If you check out my recipe category  for Eggs, you see that I’ve come up with a lot of variations for low-carb breakfast casseroles through the years. I make breakfast casseroles on the weekend for Weekend Food Prep, cut into individual servings, and keep in a container in the fridge to eat for breakfast during the week. Low-Carb Breakfast Casseroles are definitely good any time of year, but when the weather gets cold you’re more likely to turn on your oven to make a breakfast like this, so I’m reminding you about this mega-popular Spinach and Mozzarella Egg Bake. This recipe is so simple that I’m not sure why it’s so popular, but it’s always one of the top ten recipes on this site if you check that list in the sidebar!

I did include this recipe in the recent collection of Low-Carb and Keto Breakfast Casseroles Your Family Will Love, but technically this is a variation I’m calling an egg bake. That means this Spinach and Mozzarella Egg Bake has lots of spinach and cheese, and just enough egg to barely hold it together. I love the idea of starting out the day with a big serving of spinach, and this Spinach and Mozzarella Egg Bake is so delicious you won’t even remember that you’re eating something that’s good for you!


This Spinach and Mozzarella Egg Bake is one of my favorite go-to breakfast recipes. It’s incredibly easy to make, with only 3 main ingredients, and isn’t too bad for you health-wise! Nowadays, when I look for a breakfast item, it needs to be high in protein, and eggs are one of the cheapest protein sources for breakfast. I’ve been getting a dozen eggs for between $.59 and $.89 cents recently, so you know I’ve been buying and eating a ton!

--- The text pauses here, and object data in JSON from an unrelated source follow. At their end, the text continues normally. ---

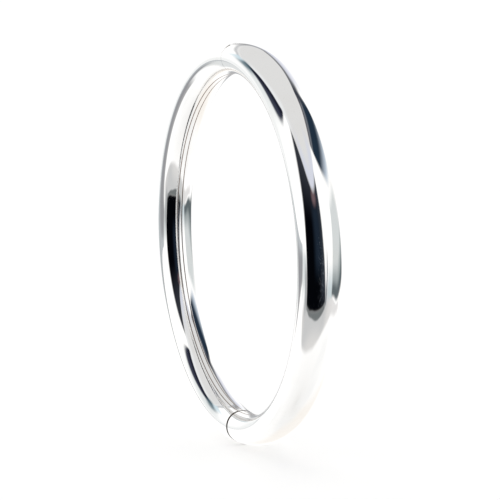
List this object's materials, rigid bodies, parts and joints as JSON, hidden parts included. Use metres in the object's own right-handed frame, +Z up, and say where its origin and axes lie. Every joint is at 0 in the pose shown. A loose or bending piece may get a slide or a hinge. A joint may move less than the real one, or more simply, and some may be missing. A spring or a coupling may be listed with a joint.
{
  "type": "bangle bracelet",
  "caption": "Round hollow hinged bangle bracelet in polished silver metal, with a knuckle hinge and a box catch with a sprung tongue.",
  "frame": {"origin": "centre of the round wrist opening, on the hoop's axis and midway across its width", "axes": "+Z up with the hoop standing upright, hinge near the top and catch at the bottom; +Y along the hoop's axis; the half that opens is on the +X side"},
  "size_m": [0.0706, 0.007, 0.0706],
  "materials": {
    "silver_polished": "mirror polished sterling silver with fine handling scratches",
    "silver_strip": "polished silver seam strip, a little softer than the shell",
    "silver_plates": "satin silver, as sawn and filed",
    "spring_silver": "rolled spring silver, lightly brushed along its length",
    "pin_steel": "drawn steel wire, ends filed flush"
  },
  "bodies": {
    "catch_half": {"shell_catch_half": "silver_polished", "strip_catch_half": "silver_strip", "hinge_block_catch_half": "silver_plates", "knuckle_1": "silver_polished", "knuckle_3": "silver_polished", "knuckle_5": "silver_polished", "hinge_pin": "pin_steel", "mouth_plate": "silver_plates", "catch_box": "silver_plates"},
    "tongue_half": {"shell_tongue_half": "silver_polished", "strip_tongue_half": "silver_strip", "hinge_block_tongue_half": "silver_plates", "knuckle_2": "silver_polished", "knuckle_4": "silver_polished", "tongue_plate": "silver_plates", "tongue_base": "spring_silver"},
    "tongue_spring": {"spring_leaf": "spring_silver", "thumb_tab": "silver_polished"}
  },
  "joints": [
    {"name": "hinge", "type": "hinge", "parent": "catch_half", "child": "tongue_half", "pos_m": [0.00537, 0, 0.03388], "axis": [0, -1, 0], "range_deg": [0, 50]},
    {"name": "tongue_press", "type": "hinge", "parent": "tongue_half", "child": "tongue_spring", "pos_m": [-0.0044, 0, -0.03206], "axis": [0, -1, 0], "range_deg": [-4.5, 0], "stiffness_Nm_per_rad": 0.1, "springref_deg": -10.03}
  ]
}
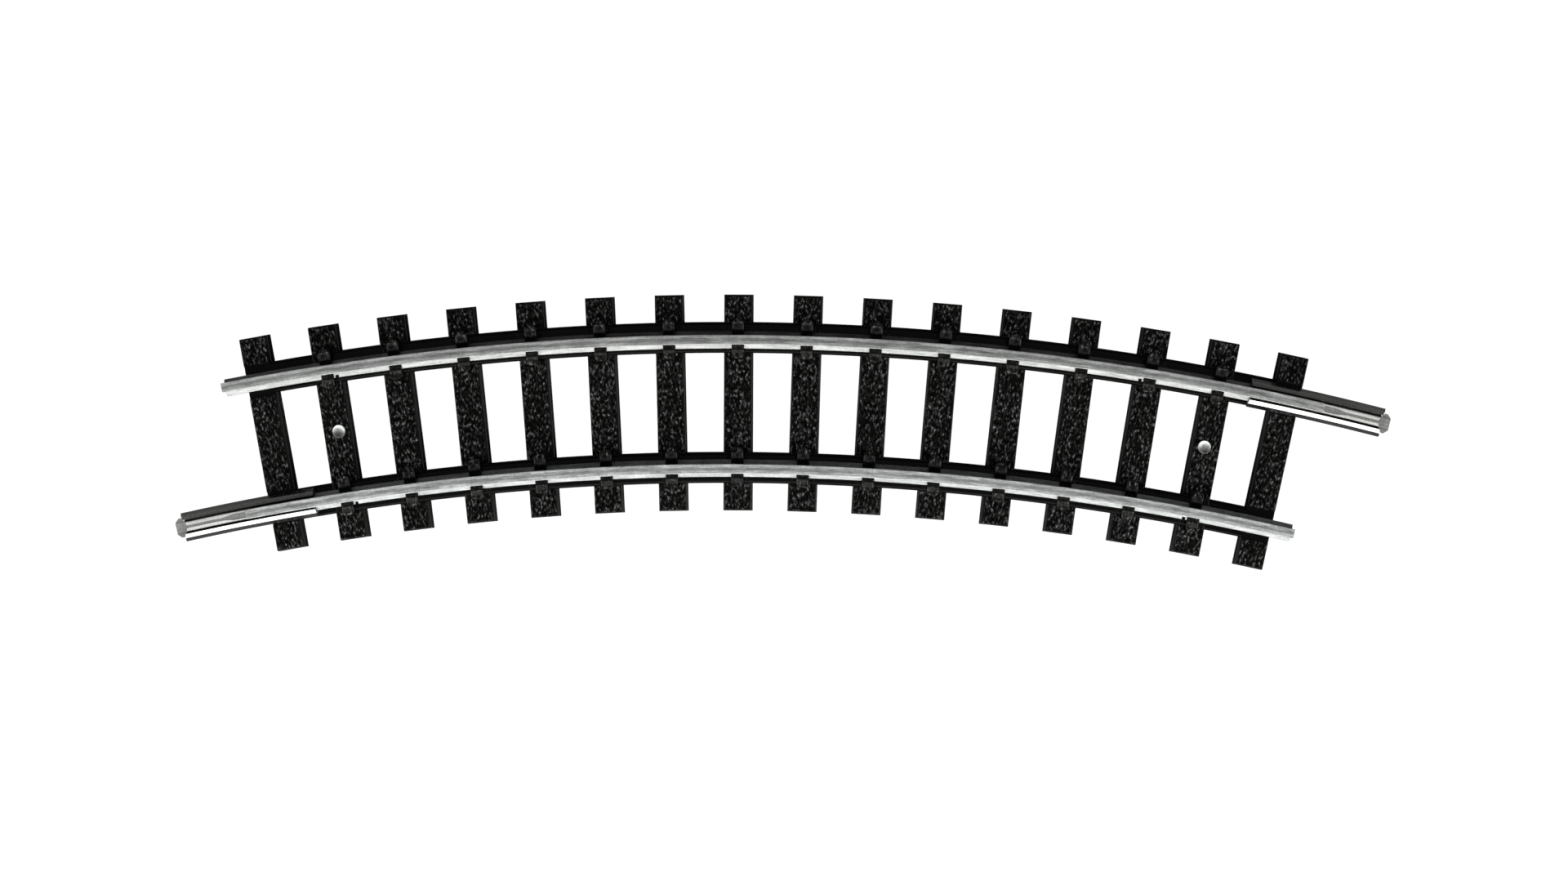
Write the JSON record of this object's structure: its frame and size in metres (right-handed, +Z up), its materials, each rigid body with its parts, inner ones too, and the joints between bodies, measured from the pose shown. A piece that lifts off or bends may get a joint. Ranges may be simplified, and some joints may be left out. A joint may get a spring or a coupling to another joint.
{
  "type": "model track section",
  "caption": "Curved model railway track section: moulded sleeper bed, two steel rails and folded sheet joiners at opposite ends.",
  "frame": {"origin": "middle of the arc on the track's centre line, in the plane the sleepers stand on; the arc's centre is 194.6 mm away along -Y", "axes": "+X along the track to the right at the middle of the arc, +Y to the outside of the curve, +Z up"},
  "size_m": [0.092, 0.0203, 0.0039],
  "materials": {
    "sleeper_plastic": "moulded with a wood grain, satin black",
    "rail_metal": "drawn rail, lightly brushed head",
    "joiner_sheet": "bright folded sheet",
    "pin_metal": "bright cupped head"
  },
  "bodies": {
    "track": {"sleeper_bed": "sleeper_plastic", "outer_rail": "rail_metal", "inner_rail": "rail_metal"},
    "outer_joiner": {"outer_rail_joiner": "joiner_sheet"},
    "inner_joiner": {"inner_rail_joiner": "joiner_sheet"},
    "left_pin": {"left_track_pin": "pin_metal"},
    "right_pin": {"right_track_pin": "pin_metal"}
  },
  "joints": [
    {"name": "outer_joiner_slide", "type": "hinge", "parent": "track", "child": "outer_joiner", "pos_m": [0, -0.1946, 0], "axis": [0, 0, -1], "range_deg": [-0.3, 1.75]},
    {"name": "inner_joiner_slide", "type": "hinge", "parent": "track", "child": "inner_joiner", "pos_m": [0, -0.1946, 0], "axis": [0, 0, 1], "range_deg": [-0.3, 1.75]},
    {"name": "left_pin_pull", "type": "slide", "parent": "track", "child": "left_pin", "axis": [0, 0, 1], "range_m": [0, 0.0022]},
    {"name": "right_pin_pull", "type": "slide", "parent": "track", "child": "right_pin", "axis": [0, 0, 1], "range_m": [0, 0.0022]}
  ]
}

If you find this isn’t quite enough food for breakfast (When I do my morning workouts, it usually isn’t), grab an English muffin or banana to round it out. That’s usually enough for me! I’ve even added a roll of ground sausage to this recipe and that makes it amazing and keeps me full for quite awhile. Plus you get your veggies in early on, which is always a plus! Enjoy this delicious breakfast!


INGREDIENTS:

  • 8 cups packed spinach
  • 1-2 tsp olive oil
  • 1 ½ cups mozzarella cheese, shredded
  • 1/3 cup green onions, finely chopped
  • 8 eggs, beaten
  • Salt and pepper to taste.

DIRECTIONS:

  1. Preheat oven to 375◦
  2. Spray a 9 x 13 inch glass casserole dish with olive oil or non-stick spray
  3. Heat oil in large fry pan, add spinach all at once, and stir just until the spinach is wilted, about 2 minutes.
  4. Transfer spinach to the casserole dish, spreading it evenly in the bottom of the dish.
  5. Layer the grated cheese and diced onions on top of the spinach
  6. Beat the eggs with salt and pepper.
  7. Pour the egg mixture on top of the spinach and cheese, then use a fork to gently stir so the eggs, spinach and cheese are evenly combined
  8. Bake about 35 minutes or until the mixture is completely set and starting to brown.
  9. Let cool 5 minutes before cutting.